Bioremediation of Organophosphorus Compounds
What We Do
Our principal laboratory focus has been on the microbial breakdown of organophosphorus (OP) pesticides. New microbial strains are provided through the implementation of an Environmental Sampling Research Module (ESRM) as part of our undergraduate biotechnology degree that identifies and characterizes microbial isolates for OP degradation from contaminated soil and water reservoirs in the Houston-metropolitan area. Our research has currently identified several distinct special of OP degrading organisms as shown on the table below. In addition to wild-type organisms we have also engineered Escherichia coli to express large quantities of two different OP hydrolytic enzymes. These enzymes include a mature organophosphorus hydrolase (OPH) as well as unique metallo-beta-lacatamase (MBL) that retains hydrolytic activity against OP substrates paraoxon and methyl parathion. We hope to further extend the adoption of this module to other organizations and institutions in the near future.

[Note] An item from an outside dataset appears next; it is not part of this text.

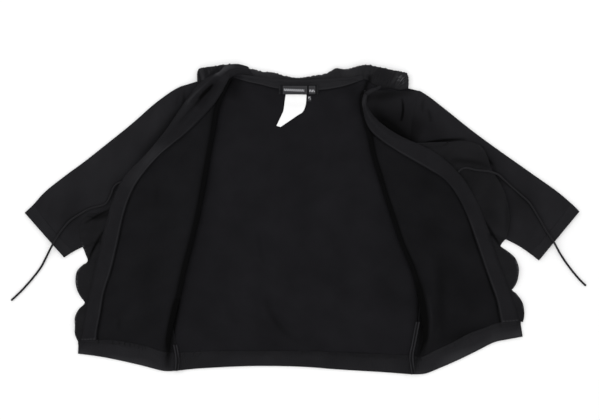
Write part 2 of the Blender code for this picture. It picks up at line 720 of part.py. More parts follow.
care = spread(CARE_LABEL, 7)
label("care_label", between(care[:, :2], care[:, 2:], 5), white_satin, soften=1)
label("size_tab", rectangle(13, 19, 184, 193, 3, 3), grey_woven)
label("label_strip", rectangle(-36, 31, 195, 212, 5, 9), black_woven)
label("woven_label", rectangle(-29, 12, 196.5, 210.5, 3, 5), grey_woven)
label("size_label", rectangle(15, 26, 196.5, 210.5, 3, 3), grey_woven)


# Ties
def tie(name, route, count):
    points = spread(route, count)
    curve = bpy.data.curves.new(name, "CURVE")
    curve.dimensions = "3D"
    curve.bevel_depth = TIE_WIDTH / 2 * METRES
    curve.bevel_resolution = 2
    curve.use_fill_caps = True
    spline = curve.splines.new("POLY")
    spline.points.add(len(points) - 1)
    for point, place in zip(spline.points, points):
        point.co = (*(place * METRES), 1)
    curve.materials.append(black_cord)
    garment.objects.link(bpy.data.objects.new(name, curve))


tie("right_tie", RIGHT_TIE, 36)
tie("left_tie", LEFT_TIE, 38)
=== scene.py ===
"""The looks of a short open cardigan in fine black knit, laid on its back with both fronts turned open.

Every piece of cloth is a fine grid laid on the pile of what lies under it, in the order of the real one.
The neck points to +Y, so the wearer's right is at -X. Plans are in millimetres, meshes in metres.
"""
import math

import bpy
import numpy as np
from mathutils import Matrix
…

With a large collection of microorganisms now available we have been able to expand our range of research projects. Our lab has begun preliminary analysis of degradation kinetics for other xenobiotics including herbicides, pharmaceutical waste, petroleum hydrocarbons, 1, 4 dioxane and other industrial solvents. Once a baseline for each organism has been established we alter different environmental and nutritional parameters to determine the effects of biostimulation on microbial growth and degradation. This process allows us to optimize degradation kinetics for each strain based on the desired substrate.
Genomic and Biochemical Analysis
Promising degraders are identified through 16S rDNA sequencing and fatty acid methyl ester (FAME) testing. Cellular DNA is also extracted and probed fro the presence of critical hydrolytic and stress response genes through explorative PCR. Once isolated, each putative degradation gene is cloned into an expression vector and used to transform E. coli cells with the intent of engineering multifunctional microorganisms as control stains.

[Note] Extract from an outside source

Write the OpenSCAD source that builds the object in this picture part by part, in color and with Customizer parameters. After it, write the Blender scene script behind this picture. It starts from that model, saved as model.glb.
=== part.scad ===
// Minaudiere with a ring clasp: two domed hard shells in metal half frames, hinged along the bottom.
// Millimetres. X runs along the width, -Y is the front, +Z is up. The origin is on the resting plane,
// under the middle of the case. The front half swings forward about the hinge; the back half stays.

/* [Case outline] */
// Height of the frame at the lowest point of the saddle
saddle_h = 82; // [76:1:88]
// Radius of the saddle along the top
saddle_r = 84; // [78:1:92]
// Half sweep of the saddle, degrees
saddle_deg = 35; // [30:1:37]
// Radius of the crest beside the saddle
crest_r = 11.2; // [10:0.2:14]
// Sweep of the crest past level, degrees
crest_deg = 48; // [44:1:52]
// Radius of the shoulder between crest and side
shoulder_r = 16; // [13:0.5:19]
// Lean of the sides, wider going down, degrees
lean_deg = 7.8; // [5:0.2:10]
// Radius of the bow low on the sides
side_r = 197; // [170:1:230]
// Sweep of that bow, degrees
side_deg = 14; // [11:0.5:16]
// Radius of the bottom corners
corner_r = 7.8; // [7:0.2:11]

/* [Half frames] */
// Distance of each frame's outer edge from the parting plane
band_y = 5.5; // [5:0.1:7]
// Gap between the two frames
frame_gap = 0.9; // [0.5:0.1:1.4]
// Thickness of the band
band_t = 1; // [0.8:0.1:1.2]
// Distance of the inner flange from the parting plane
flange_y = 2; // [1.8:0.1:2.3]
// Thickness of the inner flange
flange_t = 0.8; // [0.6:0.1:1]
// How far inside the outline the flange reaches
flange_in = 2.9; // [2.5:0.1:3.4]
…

We are currently looking into attenuation studies to reduce the potential virulence in certain microbial species, specifically Pseudomonas aeruginosa and Stentrophomonas maltophilia. These microorganisms are commonly isolates as part of the ESRM and often possess significant hydrolytic capabilities. Knockout cassettes employing sacB or ccdB will be constructed to generate markerless deletion mutants to reduce potential health risks without compromising the hydrolytic capabilities of each organism. The absence of any foreign DNA in the mutants will be confirmed by PCR and Southern blot analysis. Gene deletion mutants that exhibit insignificant change in growth and degradation dynamics will then be chosen as top candidates for bioremediation.